One hundred years ago, Kikunae Ikeda discovered the flavour-giving properties of glutamate, a non essential amino acid traditionally used to enhance the taste of many fermented or ripe foods, such as ripe tomatoes or cheese. New research now reveals that the tongue has a receptor that is exclusively activated by glutamate.
“Although other receptors have been found on the tongue that are also aroused by glutamate, they are not specific. That is, they need to be in contact with nucleotides and many other amino acids to be activated. Our study reveals the first receptor on the tongue exclusively for glutamate,” Ana San Gabriel, the main author of the article and a scientist belonging to the Spanish Network of Researchers Abroad, based at the Institute of Life Sciences in Ajinomoto, Kawasaki (Japan), explained to SINC.
According to the study, which was published in the latest issue of the American Journal of Clinical Nutrition, glutamate is a non essential amino acid that is used commercially as glutamate sodium salt, monosodium glutamate (MSG) E-621, because it is stable and easy to dissolve. This added glutamate, identical to the ‘natural glutamate’, is sometimes used to reduce cooking and meal preparation time and to provide more flavour.
MSG is also used to reduce the sodium in meals: table salt contains 40% sodium, whereas MSG contains 13%. Many fermented or ripe foods are rich in natural MSG, such as ripe tomatoes (250-300 mg/100g), parmesan cheese (1600 mg/100g), Roquefort cheese (1600 mg/100g) and Gouda cheese (580 mg/100g). Manchego cheese and Iberian cured ham have a similar taste.
One hundred years ago, Kikunae Ikeda, a lecturer at the Imperial University of Tokyo, discovered the flavouring properties of glutamate after extracting it from the seaweed Laminaria japonica, calling its taste ‘umami’ (savoury). Since then, MSG has been one of the condiments that has received the most attention from researchers, along with its effects.
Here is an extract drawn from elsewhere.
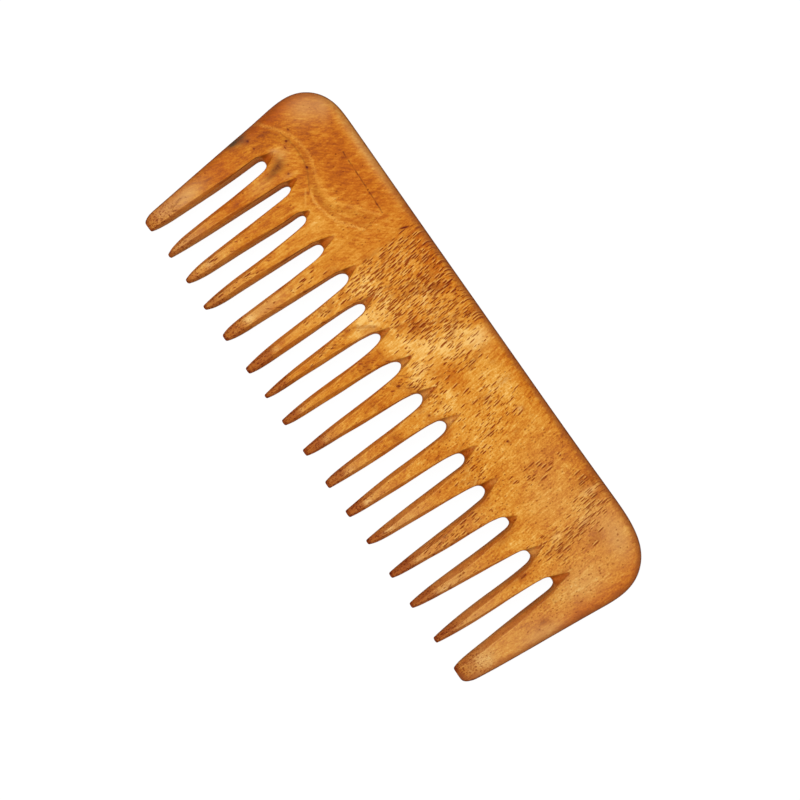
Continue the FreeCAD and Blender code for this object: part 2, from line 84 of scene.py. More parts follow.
GAPS = [
    ((-82.62, 11.43), [(-84.93, -34.90), (-84.78, -34.22), (-84.61, -33.33), (-84.39, -31.75), (-84.10, -27.96), (-83.95, -21.96),
        (-83.79, -14.96), (-83.76, -6.96), (-83.90, 0.36), (-83.97, 3.26), (-84.00, 4.76), (-83.90, 5.75),
        (-83.54, 6.46), (-82.98, 6.88), (-82.40, 7.01), (-81.81, 6.96), (-81.11, 6.92), (-80.37, 6.66),
        (-79.81, 5.84), (-79.49, 4.38), (-79.13, 1.50), (-78.57, -7.00), (-78.28, -15.00), (-77.96, -21.99),
        (-77.60, -27.98), (-76.97, -31.72), (-76.54, -33.26), (-76.23, -34.11), (-75.96, -34.76)]),
    ((-71.73, 12.69), [(-74.53, -34.72), (-74.47, -34.02), (-74.41, -33.12), (-74.29, -31.52), (-74.02, -27.73), (-73.70, -21.74),
        (-73.45, -14.75), (-73.24, -6.75), (-72.94, 2.12), (-72.80, 5.01), (-72.73, 6.51), (-72.62, 7.51),
        (-72.33, 8.25), (-71.87, 8.76), (-71.31, 8.96), (-70.71, 8.90), (-70.05, 8.69), (-69.55, 8.08),
        (-69.19, 7.15), (-68.98, 5.67), (-68.77, 2.78), (-68.39, -6.91), (-68.17, -14.91), (-67.91, -21.91),
        (-67.56, -27.90), (-67.02, -31.66), (-66.68, -33.22), (-66.45, -34.09), (-66.24, -34.76)]),
    ((-60.94, 10.05), [(-64.63, -34.79), (-64.44, -34.12), (-64.21, -33.24), (-63.90, -31.67), (-63.46, -27.90), (-63.22, -21.91),
        (-62.95, -14.91), (-62.59, -6.92), (-62.27, 0.79), (-62.22, 3.69), (-62.21, 5.19), (-62.18, 6.18),
        (-61.93, 6.94), (-61.43, 7.41), (-60.85, 7.53), (-60.25, 7.47), (-59.58, 7.29), (-59.02, 6.73),
        (-58.64, 5.81), (-58.39, 4.33), (-58.10, 1.45), (-57.59, -7.12), (-57.44, -15.11), (-57.31, -22.11),
        (-56.99, -28.10), (-56.61, -31.88), (-56.42, -33.47), (-56.30, -34.37), (-56.20, -35.06)]),
    ((-49.83, 11.95), [(-54.65, -35.14), (-54.38, -34.49), (-54.09, -33.64), (-53.70, -32.09), (-53.23, -28.32), (-53.07, -22.32),
        (-52.77, -15.33), (-52.46, -7.34), (-52.17, 0.13), (-51.96, 3.03), (-51.81, 4.52), (-51.55, 5.48),
        (-51.06, 6.11), (-50.46, 6.46), (-49.88, 6.58), (-49.28, 6.53), (-48.63, 6.30), (-48.11, 5.69),
        (-47.74, 4.77), (-47.42, 3.30), (-47.14, 0.42), (-46.78, -7.55), (-46.60, -15.55), (-46.42, -22.55),
        (-46.27, -28.55), (-45.90, -32.33), (-45.58, -33.89), (-45.33, -34.76), (-45.09, -35.42)]),
    ((-38.19, 12.27), [(-42.75, -35.41), (-42.55, -34.74), (-42.32, -33.87), (-42.02, -32.29), (-41.64, -28.51), (-41.41, -22.52),
        (-41.02, -15.53), (-40.66, -7.54), (-40.29, 1.40), (-40.08, 4.29), (-39.87, 5.77), (-39.48, 6.69),
        (-38.97, 7.31), (-38.40, 7.70), (-37.81, 7.82), (-37.22, 7.73), (-36.61, 7.41), (-36.10, 6.79),
        (-35.69, 5.88), (-35.37, 4.42), (-35.07, 1.54), (-34.43, -7.56), (-34.13, -15.55), (-33.84, -22.55),
        (-33.36, -28.53), (-32.87, -32.29), (-32.62, -33.87), (-32.46, -34.76), (-32.33, -35.45)]),
    ((-27.61, 11.95), [(-30.10, -35.40), (-29.94, -34.72), (-29.78, -33.83), (-29.57, -32.25), (-29.35, -28.45), (-29.28, -22.46),
        (-29.19, -15.46), (-29.19, -7.46), (-29.09, 0.11), (-28.89, 3.00), (-28.72, 4.49), (-28.45, 5.45),
        (-28.01, 6.11), (-27.47, 6.55), (-26.90, 6.71), (-26.31, 6.58), (-25.75, 6.17), (-25.34, 5.49),
        (-25.04, 4.54), (-24.85, 3.05), (-24.60, 0.16), (-24.06, -7.55), (-23.70, -15.54), (-23.38, -22.54),
        (-22.91, -28.52), (-22.44, -32.29), (-22.21, -33.87), (-22.07, -34.76), (-21.94, -35.45)]),
    ((-16.19, 9.84), [(-20.55, -35.44), (-20.40, -34.75), (-20.23, -33.87), (-20.03, -32.28), (-19.81, -28.49), (-19.65, -22.49),
        (-19.28, -15.50), (-19.00, -7.51), (-18.71, -1.33), (-18.37, 1.55), (-18.13, 3.03), (-17.87, 4.00),
        (-17.47, 4.69), (-16.94, 5.14), (-16.37, 5.29), (-15.80, 5.12), (-15.28, 4.65), (-14.88, 3.97),
        (-14.55, 3.02), (-14.26, 1.55), (-13.89, -1.32), (-13.55, -7.67), (-13.47, -15.67), (-13.32, -22.67),
        (-12.97, -28.66), (-12.60, -32.44), (-12.41, -34.03), (-12.28, -34.92), (-12.18, -35.62)]),
    ((-5.18, 10.37), [(-10.16, -35.56), (-9.99, -34.88), (-9.80, -34.00), (-9.56, -32.42), (-9.27, -28.63), (-9.00, -22.64),
        (-8.59, -15.65), (-8.32, -7.65), (-7.91, -1.05), (-7.46, 1.82), (-7.12, 3.28), (-6.74, 4.20),
        (-6.29, 4.86), (-5.75, 5.31), (-5.18, 5.45), (-4.63, 5.24), (-4.12, 4.76), (-3.69, 4.09),
        (-3.32, 3.16), (-3.03, 1.69), (-2.74, -1.19), (-2.33, -7.64), (-2.04, -15.63), (-1.78, -22.63),
        (-1.41, -28.61), (-1.07, -32.40), (-0.90, -33.99), (-0.79, -34.88), (-0.71, -35.58)]),
    ((7.09, 10.90), [(1.69, -35.55), (1.86, -34.88), (2.05, -34.00), (2.31, -32.42), (2.65, -28.63), (3.02, -22.65),
        (3.62, -15.67), (4.08, -7.68), (4.47, -1.48), (4.83, 1.40), (5.09, 2.88), (5.39, 3.83),
        (5.83, 4.50), (6.38, 4.91), (6.96, 5.06), (7.54, 4.94), (8.13, 4.56), (8.64, 3.95),
        (9.07, 3.05), (9.37, 1.59), (9.65, -1.30), (9.97, -7.68), (10.21, -15.68), (10.50, -22.67),
        (10.75, -28.67), (11.05, -32.45), (11.30, -34.03), (11.49, -34.91), (11.67, -35.59)]),
    ((18.62, 11.64), [(14.23, -35.54), (14.30, -34.84), (14.38, -33.94), (14.52, -32.35), (14.83, -28.56), (15.21, -22.57),
        (15.50, -15.58), (15.61, -7.58), (15.87, -0.19), (16.16, 2.70), (16.40, 4.18), (16.76, 5.10),
        (17.28, 5.71), (17.87, 6.08), (18.44, 6.24), (19.03, 6.14), (19.62, 5.77), (20.14, 5.16),
        (20.56, 4.26), (20.83, 2.79), (21.07, -0.10), (21.31, -7.66), (21.46, -15.66), (21.80, -22.65),
        (22.24, -28.63), (22.59, -32.42), (22.74, -34.01), (22.83, -34.91), (22.90, -35.60)]),
    ((29.83, 10.37), [(25.45, -35.57), (25.57, -34.88), (25.70, -33.98), (25.89, -32.40), (26.20, -28.61), (26.55, -22.62),
        (26.95, -15.63), (27.20, -7.64), (27.53, -1.25), (27.89, 1.63), (28.17, 3.10), (28.56, 4.01),
        (29.11, 4.59), (29.74, 4.89), (30.33, 4.99), (30.91, 4.88), (31.50, 4.50), (32.00, 3.88),
        (32.36, 2.96), (32.52, 1.47), (32.61, -1.43), (32.79, -7.66), (33.03, -15.65), (33.31, -22.65),
        (33.66, -28.64), (33.97, -32.42), (34.11, -34.02), (34.20, -34.91), (34.27, -35.61)]),
    ((42.00, 10.37), [(35.96, -35.62), (36.21, -34.96), (36.49, -34.11), (36.86, -32.55), (37.35, -28.79), (37.79, -22.80),
        (38.34, -15.82), (38.88, -7.84), (39.42, -1.65), (39.80, 1.22), (40.14, 2.68), (40.66, 3.53),
        (41.28, 4.03), (41.93, 4.26), (42.53, 4.33), (43.11, 4.21), (43.69, 3.82), (44.20, 3.21),
        (44.61, 2.30), (44.86, 0.82), (45.10, -2.07), (45.44, -7.77), (45.75, -15.76), (46.04, -22.76),
        (46.38, -28.75), (46.68, -32.54), (46.81, -34.13), (46.90, -35.03), (46.97, -35.72)]),
    ((55.22, 8.25), [(48.95, -35.63), (49.11, -34.95), (49.29, -34.07), (49.54, -32.49), (49.95, -28.71), (50.46, -22.73),
        (51.14, -15.77), (51.52, -7.78), (51.93, -1.04), (52.38, 1.83), (52.74, 3.28), (53.21, 4.16),
        (53.84, 4.63), (54.53, 4.77), (55.12, 4.82), (55.72, 4.76), (56.32, 4.41), (56.73, 3.73),
        (56.97, 2.77), (57.12, 1.27), (57.29, -1.62), (57.51, -7.86), (57.61, -15.86), (57.70, -22.86),
        (57.95, -28.86), (58.24, -32.64), (58.39, -34.24), (58.49, -35.13), (58.57, -35.83)]),
    ((67.07, 9.31), [(60.47, -35.82), (60.63, -35.14), (60.82, -34.26), (61.10, -32.68), (61.63, -28.92), (62.29, -22.95),
        (63.01, -15.99), (63.76, -8.03), (64.46, -1.43), (64.83, 1.45), (65.19, 2.90), (65.79, 3.69),
        (66.48, 4.08), (67.17, 4.20), (67.77, 4.25), (68.35, 4.12), (68.93, 3.73), (69.42, 3.11),
        (69.80, 2.19), (70.04, 0.71), (70.28, -2.18), (70.48, -7.99), (70.54, -15.98), (70.75, -22.98),
        (71.15, -28.97), (71.52, -32.75), (71.70, -34.34), (71.81, -35.23), (71.90, -35.93)]),
    ((79.03, 11.43), [(73.84, -35.95), (73.93, -35.26), (74.04, -34.37), (74.22, -32.78), (74.61, -29.00), (75.05, -23.01),
        (75.33, -16.02), (75.48, -8.02), (75.83, -0.55), (76.13, 2.33), (76.37, 3.81), (76.77, 4.72),
        (77.37, 5.23), (78.07, 5.31), (78.66, 5.34), (79.26, 5.25), (79.87, 4.93), (80.38, 4.32),
        (80.73, 3.38), (80.91, 1.90), (81.06, -1.00), (81.32, -8.33), (81.65, -16.33), (82.05, -23.31),
        (82.38, -29.31), (82.71, -33.09), (82.99, -34.66), (83.21, -35.54), (83.42, -36.21)]),
]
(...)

All the international food safety agencies consider it safe for human consumption.
Regarding whether glutamate is possibly toxic, the researcher is categorical. “If food safety is evaluated with scientific rigor, MSG is entirely safe for human consumption. If people talk about it being toxic and MSG continues to receive negative publicity, it is because results are extrapolated from administration routes and doses that do not correspond to reality. In fact, it is less toxic than salt”.
Even in breast milk
We are exposed to free glutamate from childhood. The most abundant amino acid in breast milk has 0.02% of glutamate, so a 5kg baby who takes 800 ml of breast milk a day, consumes 0.16g of glutamate. “The amount of glutamate consumed by babies that only breastfeed is equivalent to the MSG of Korea or Taiwan,” the researcher concludes.
Total consumption of glutamate (both free and joined to proteins) in an adult diet amounts to around 10 grams a day (100-150mg/kg/day assuming a weight of 70kg), whereas the consumption of glutamate as a condiment in the form of MSG varies from 0.4g in the US, 1.5g in Japan and Korea and 3g in Taiwan (from 6 to 43mg/kg/day). MSG consumption in Spain has not been estimated, but the United Kingdom is calculated to consume 0.6 g on average and 2g in a minority segment of the population (three times more than average).
References:
Ana San Gabriel, Takami Maekawa, Hisayuki Uneyama, y Kunio Torii. “Metabotropic glutamate receptor type 1 in taste tissue”. American Journal of Clinical Nutrition, 90(3):743S-746S, septiembre de 2009.